Welp, the little black cloud is back.
This was a 2014 Mets game concocted from all-too-familiar ingredients: The recipe calls for mostly good starting pitching, a pretty good bullpen, no offense, some fundamentally dumb baseball, a dash of tragedy and a pinch of farce. Stir for nearly four hours and you get an aggravating, annoying loss.
I said a dash of tragedy, but for all I know it could be a bucket: David Wright was scratched from the lineup with a sore shoulder, which he’s apparently been dealing with for a couple of weeks. He’s headed to New York for an MRI; I’m going to tentatively assume all will be fixable with a cortisone shot and a couple of days off, largely because Wright’s been hitting well recently. On the other hand, David’s a Met, so it’s entirely impossible the team doctors will strap him to a gurney and accidentally push it into an elevator shaft.
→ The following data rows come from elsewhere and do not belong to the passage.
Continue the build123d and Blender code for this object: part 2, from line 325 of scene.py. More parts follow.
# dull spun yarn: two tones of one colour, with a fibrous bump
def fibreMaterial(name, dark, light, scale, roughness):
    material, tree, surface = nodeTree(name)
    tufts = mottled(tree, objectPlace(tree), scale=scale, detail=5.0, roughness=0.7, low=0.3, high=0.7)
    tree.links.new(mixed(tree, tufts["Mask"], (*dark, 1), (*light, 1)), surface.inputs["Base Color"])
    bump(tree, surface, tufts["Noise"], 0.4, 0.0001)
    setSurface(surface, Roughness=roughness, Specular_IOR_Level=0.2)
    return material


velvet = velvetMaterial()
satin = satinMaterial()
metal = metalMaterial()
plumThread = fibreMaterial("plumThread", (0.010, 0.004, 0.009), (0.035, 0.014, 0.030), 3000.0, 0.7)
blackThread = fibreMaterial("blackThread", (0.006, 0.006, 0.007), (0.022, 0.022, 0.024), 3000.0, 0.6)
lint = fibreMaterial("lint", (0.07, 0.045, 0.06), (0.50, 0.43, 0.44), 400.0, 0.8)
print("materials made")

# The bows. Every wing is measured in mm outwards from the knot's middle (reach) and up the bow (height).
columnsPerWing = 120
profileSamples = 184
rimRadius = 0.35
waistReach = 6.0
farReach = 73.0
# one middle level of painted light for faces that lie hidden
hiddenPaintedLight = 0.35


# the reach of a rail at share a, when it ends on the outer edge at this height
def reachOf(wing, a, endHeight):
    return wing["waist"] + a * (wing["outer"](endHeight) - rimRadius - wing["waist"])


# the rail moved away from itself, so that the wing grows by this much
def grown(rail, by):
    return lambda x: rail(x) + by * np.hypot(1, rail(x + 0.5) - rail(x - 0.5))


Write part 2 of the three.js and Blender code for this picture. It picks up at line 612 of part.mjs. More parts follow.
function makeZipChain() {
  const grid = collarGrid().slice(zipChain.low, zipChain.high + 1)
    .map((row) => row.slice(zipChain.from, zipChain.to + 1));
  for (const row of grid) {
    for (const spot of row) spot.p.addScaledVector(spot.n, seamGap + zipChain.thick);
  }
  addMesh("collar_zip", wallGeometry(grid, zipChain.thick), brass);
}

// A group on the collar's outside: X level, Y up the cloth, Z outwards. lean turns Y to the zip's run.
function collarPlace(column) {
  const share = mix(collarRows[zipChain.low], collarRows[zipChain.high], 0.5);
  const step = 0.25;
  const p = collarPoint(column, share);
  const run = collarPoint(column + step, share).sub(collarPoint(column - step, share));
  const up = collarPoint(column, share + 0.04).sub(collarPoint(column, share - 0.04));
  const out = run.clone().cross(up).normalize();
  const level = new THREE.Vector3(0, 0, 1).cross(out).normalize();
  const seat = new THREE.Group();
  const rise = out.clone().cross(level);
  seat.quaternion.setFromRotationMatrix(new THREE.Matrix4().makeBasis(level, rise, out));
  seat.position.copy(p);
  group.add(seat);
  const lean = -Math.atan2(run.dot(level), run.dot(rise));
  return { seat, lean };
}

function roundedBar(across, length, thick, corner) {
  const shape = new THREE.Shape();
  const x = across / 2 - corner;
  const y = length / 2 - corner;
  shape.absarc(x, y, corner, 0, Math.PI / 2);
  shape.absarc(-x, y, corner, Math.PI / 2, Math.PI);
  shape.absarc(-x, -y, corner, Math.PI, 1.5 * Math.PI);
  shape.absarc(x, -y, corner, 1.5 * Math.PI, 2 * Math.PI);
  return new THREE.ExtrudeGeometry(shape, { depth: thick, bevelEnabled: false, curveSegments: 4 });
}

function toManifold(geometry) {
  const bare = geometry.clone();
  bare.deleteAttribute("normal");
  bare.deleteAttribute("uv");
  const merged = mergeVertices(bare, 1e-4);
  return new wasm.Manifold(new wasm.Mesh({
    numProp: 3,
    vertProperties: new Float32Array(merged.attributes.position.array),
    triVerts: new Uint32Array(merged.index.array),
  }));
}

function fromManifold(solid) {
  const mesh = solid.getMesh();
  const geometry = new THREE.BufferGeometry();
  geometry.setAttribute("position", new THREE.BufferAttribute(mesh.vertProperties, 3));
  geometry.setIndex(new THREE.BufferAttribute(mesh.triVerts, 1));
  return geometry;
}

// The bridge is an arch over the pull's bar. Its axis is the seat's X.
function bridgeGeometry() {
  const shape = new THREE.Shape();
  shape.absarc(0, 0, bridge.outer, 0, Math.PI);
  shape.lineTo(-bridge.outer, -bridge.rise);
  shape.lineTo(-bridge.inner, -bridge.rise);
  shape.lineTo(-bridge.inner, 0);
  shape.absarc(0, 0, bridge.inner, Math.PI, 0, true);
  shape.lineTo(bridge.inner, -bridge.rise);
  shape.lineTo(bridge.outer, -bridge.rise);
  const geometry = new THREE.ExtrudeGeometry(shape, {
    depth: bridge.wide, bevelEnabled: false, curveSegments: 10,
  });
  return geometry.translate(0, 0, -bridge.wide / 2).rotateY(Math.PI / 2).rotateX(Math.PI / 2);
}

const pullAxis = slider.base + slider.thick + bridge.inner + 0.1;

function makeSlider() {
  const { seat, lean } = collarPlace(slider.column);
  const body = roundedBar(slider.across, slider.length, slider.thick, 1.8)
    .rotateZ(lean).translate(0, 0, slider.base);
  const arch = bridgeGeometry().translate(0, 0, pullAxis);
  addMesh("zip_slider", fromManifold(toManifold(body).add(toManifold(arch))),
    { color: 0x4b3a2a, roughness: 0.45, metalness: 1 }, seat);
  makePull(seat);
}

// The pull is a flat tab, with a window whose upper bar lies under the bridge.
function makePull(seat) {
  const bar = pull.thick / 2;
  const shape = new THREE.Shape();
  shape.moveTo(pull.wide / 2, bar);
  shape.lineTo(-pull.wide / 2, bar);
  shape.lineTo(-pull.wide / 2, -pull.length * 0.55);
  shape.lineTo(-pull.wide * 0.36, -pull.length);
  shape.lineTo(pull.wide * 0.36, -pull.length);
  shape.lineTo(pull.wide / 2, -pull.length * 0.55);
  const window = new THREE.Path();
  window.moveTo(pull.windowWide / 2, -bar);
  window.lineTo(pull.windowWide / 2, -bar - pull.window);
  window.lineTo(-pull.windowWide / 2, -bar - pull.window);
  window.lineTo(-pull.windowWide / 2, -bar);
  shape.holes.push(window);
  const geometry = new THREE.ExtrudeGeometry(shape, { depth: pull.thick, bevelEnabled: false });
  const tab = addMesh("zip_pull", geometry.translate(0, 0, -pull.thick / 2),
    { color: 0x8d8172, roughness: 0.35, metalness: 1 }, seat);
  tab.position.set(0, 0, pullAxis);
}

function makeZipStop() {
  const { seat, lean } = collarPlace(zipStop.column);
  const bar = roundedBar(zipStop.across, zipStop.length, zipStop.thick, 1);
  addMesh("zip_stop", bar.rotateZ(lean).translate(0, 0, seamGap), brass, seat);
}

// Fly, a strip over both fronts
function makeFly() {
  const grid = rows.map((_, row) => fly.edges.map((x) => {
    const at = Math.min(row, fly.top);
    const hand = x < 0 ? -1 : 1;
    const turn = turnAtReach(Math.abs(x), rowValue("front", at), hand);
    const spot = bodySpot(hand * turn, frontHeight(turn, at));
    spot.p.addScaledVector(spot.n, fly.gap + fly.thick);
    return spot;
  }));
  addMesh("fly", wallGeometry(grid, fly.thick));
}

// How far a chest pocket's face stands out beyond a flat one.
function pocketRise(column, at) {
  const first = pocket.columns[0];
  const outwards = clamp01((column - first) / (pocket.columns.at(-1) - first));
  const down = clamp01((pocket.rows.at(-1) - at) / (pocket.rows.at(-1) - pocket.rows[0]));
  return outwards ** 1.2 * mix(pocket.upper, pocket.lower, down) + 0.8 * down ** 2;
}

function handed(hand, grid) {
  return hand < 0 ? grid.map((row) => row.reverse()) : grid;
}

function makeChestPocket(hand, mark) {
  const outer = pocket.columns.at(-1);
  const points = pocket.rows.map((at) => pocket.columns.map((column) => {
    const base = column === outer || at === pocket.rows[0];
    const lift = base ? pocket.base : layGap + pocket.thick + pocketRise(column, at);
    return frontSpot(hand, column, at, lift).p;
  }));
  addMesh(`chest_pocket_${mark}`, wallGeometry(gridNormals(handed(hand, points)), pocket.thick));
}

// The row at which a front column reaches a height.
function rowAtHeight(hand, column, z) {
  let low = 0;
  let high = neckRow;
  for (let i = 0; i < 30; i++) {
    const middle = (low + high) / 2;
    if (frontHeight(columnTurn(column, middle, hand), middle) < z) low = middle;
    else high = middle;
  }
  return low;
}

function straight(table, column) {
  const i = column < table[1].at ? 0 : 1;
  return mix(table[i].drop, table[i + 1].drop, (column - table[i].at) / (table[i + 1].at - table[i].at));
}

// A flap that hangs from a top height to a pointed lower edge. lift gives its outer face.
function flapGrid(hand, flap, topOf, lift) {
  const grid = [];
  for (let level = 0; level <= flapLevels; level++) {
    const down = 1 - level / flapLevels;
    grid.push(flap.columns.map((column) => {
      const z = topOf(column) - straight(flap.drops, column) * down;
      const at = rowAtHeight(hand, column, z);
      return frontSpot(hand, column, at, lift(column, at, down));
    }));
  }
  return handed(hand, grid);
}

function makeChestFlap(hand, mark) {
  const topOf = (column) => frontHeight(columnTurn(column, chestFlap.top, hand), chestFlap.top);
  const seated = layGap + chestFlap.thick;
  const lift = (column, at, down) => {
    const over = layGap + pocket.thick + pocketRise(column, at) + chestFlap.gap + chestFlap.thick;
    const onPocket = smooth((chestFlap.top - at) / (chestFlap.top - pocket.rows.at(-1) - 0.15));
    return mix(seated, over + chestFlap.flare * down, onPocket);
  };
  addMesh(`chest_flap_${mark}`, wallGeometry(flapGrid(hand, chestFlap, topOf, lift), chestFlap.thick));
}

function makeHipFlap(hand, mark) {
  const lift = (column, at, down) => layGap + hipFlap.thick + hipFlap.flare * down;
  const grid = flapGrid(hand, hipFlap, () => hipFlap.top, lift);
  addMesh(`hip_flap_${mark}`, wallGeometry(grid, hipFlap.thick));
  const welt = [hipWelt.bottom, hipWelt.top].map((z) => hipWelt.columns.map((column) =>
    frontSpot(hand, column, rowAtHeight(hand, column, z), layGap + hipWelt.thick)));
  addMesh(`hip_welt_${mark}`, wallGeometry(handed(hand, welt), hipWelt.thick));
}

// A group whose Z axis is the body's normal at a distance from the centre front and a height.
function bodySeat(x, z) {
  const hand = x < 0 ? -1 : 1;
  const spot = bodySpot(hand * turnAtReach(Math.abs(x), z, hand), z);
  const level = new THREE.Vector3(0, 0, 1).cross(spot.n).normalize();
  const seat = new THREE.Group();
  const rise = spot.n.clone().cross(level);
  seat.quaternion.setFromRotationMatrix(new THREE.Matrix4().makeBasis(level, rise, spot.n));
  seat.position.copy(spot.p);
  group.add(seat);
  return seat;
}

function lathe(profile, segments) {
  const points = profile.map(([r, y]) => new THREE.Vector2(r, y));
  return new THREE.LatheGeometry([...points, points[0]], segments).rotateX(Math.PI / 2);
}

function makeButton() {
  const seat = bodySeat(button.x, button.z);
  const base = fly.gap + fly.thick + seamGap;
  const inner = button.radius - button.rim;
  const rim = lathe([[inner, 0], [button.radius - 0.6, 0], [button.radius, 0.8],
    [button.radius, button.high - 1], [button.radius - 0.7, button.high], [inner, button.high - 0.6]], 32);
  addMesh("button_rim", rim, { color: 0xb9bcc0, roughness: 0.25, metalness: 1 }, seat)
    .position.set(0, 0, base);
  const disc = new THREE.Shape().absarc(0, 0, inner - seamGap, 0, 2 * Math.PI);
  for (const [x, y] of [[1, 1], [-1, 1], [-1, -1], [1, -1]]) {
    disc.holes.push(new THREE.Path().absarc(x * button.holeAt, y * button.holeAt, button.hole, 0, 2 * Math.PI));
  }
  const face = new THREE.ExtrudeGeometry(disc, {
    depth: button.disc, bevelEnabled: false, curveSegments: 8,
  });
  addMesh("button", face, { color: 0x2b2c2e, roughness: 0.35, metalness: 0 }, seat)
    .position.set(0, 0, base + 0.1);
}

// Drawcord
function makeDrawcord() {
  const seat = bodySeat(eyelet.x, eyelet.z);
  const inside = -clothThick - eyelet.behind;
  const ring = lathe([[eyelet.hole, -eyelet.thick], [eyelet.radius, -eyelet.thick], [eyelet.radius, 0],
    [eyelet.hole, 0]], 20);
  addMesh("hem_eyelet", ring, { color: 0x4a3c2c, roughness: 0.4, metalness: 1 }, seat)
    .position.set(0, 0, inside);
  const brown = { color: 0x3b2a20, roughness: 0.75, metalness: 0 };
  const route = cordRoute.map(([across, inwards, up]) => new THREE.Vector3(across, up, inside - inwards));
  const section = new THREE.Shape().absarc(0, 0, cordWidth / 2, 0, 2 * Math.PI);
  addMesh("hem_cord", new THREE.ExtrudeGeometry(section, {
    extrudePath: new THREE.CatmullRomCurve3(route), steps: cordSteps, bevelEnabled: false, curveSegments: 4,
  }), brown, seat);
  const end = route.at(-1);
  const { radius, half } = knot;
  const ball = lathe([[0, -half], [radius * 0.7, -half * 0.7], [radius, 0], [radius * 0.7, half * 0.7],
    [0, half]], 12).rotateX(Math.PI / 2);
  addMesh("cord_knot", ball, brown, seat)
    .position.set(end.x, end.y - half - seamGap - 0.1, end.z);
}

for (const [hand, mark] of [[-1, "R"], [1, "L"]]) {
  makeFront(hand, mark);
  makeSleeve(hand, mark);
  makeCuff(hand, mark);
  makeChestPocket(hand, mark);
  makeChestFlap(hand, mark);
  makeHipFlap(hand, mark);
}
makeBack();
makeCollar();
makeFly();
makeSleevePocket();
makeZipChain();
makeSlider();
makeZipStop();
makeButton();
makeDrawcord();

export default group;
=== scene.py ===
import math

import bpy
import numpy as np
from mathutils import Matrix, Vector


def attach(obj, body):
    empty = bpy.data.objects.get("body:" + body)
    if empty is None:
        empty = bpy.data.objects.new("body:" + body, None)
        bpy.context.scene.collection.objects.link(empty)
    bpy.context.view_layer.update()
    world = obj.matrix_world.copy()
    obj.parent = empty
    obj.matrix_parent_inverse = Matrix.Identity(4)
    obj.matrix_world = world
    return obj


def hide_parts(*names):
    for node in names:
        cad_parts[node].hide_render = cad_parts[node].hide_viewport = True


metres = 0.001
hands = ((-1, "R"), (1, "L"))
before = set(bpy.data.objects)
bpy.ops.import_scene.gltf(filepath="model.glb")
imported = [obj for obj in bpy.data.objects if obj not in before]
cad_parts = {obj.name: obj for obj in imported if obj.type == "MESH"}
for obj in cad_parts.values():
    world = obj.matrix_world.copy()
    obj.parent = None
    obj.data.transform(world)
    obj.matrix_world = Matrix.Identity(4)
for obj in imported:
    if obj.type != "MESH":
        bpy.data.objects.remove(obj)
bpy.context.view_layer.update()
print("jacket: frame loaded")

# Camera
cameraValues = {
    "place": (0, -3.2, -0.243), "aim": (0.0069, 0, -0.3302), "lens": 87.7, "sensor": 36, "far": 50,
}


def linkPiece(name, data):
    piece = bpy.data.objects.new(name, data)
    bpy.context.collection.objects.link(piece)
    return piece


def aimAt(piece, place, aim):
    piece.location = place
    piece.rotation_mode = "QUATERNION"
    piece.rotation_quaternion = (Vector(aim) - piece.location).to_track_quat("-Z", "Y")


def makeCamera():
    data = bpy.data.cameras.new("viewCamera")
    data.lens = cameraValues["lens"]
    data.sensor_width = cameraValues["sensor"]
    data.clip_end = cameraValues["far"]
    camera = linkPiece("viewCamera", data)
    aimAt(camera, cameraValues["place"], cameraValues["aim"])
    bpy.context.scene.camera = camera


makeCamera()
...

Without Wright, one was struck by just how threadbare and miserable this lineup is. The hitters did next to nothing, and further reduced that miserable output by a) hitting the ball to Andrew McCutchen; and b) making dumb mistakes. The first is going to happen; the second shouldn’t happen but all too frequently does with this bunch. There was Chris Young getting picked off first, Daniel Murphy taking the bat out of Lucas Duda‘s hands with one of his chronic “WHEE I’M AN INVISIBLE NINJA!” delusions and Jacob deGrom short-circuiting an inning with a terrible bunt.
On the mound deGrom acquitted himself pretty well, as did Josh Edgin and Jeurys Familia and Jenrry Mejia (more on him in a bit). But deGrom failed to cover first on a ball that Duda knocked into foul territory. That gave the Pirates an extra out, and Jordy Mercer took advantage with a two-run single that tied the game and turned it into a bullpen battle.
A bullpen battle that the umpires crashed, but don’t be fooled: The real villain was Ruben Tejada. In the 10th, Tejada thought he’d tagged Josh Harrison trying to steal second. Unlike last week, Tejada signaled aggressively that the Mets should challenge the call. Progress! Unfortunately, Tejada was wrong and Harrison was safe. Beat head against wall! Harrison then got too frisky on a grounder to Mejia and was caught in a rundown between second and third. Runners aren’t allowed to depart from the basepaths by more than three feet, but Harrison’s journey to third resembled something out of the Family Circus crossed with the Israelites in the desert. The umpires, in their modernist wisdom, ignored niceties such as Harrison having taken a detour onto the infield grass and ruled him safe. It was a ludicrously bad call even by 2014 standards, but the Mets were accessories to the crime: The rundown was a disaster, a 1-6-5-6 farce that ended with Chris Young waiting for a throw at third that never came because Tejada decided Harrison was out of the baseline and waited for the umps to call him out. Ruben was correct, but that’s not the way you do things, and it’s high time someone told him that.
That bit of wacky hijinks left Mejia facing second and third and none out, but he went to work, fanning Travis Snider and Neil Walker and getting Russell Martin to fly to right. It was impressive and heartening and inspiring … and mattered not at all about 10 minutes later, when Vic Black allowed a walk and a walk-off double to Harrison.
Harrison was out of the baseline again while getting dogpiled by his happy teammates, but the umps didn’t call that one either, and so it goes.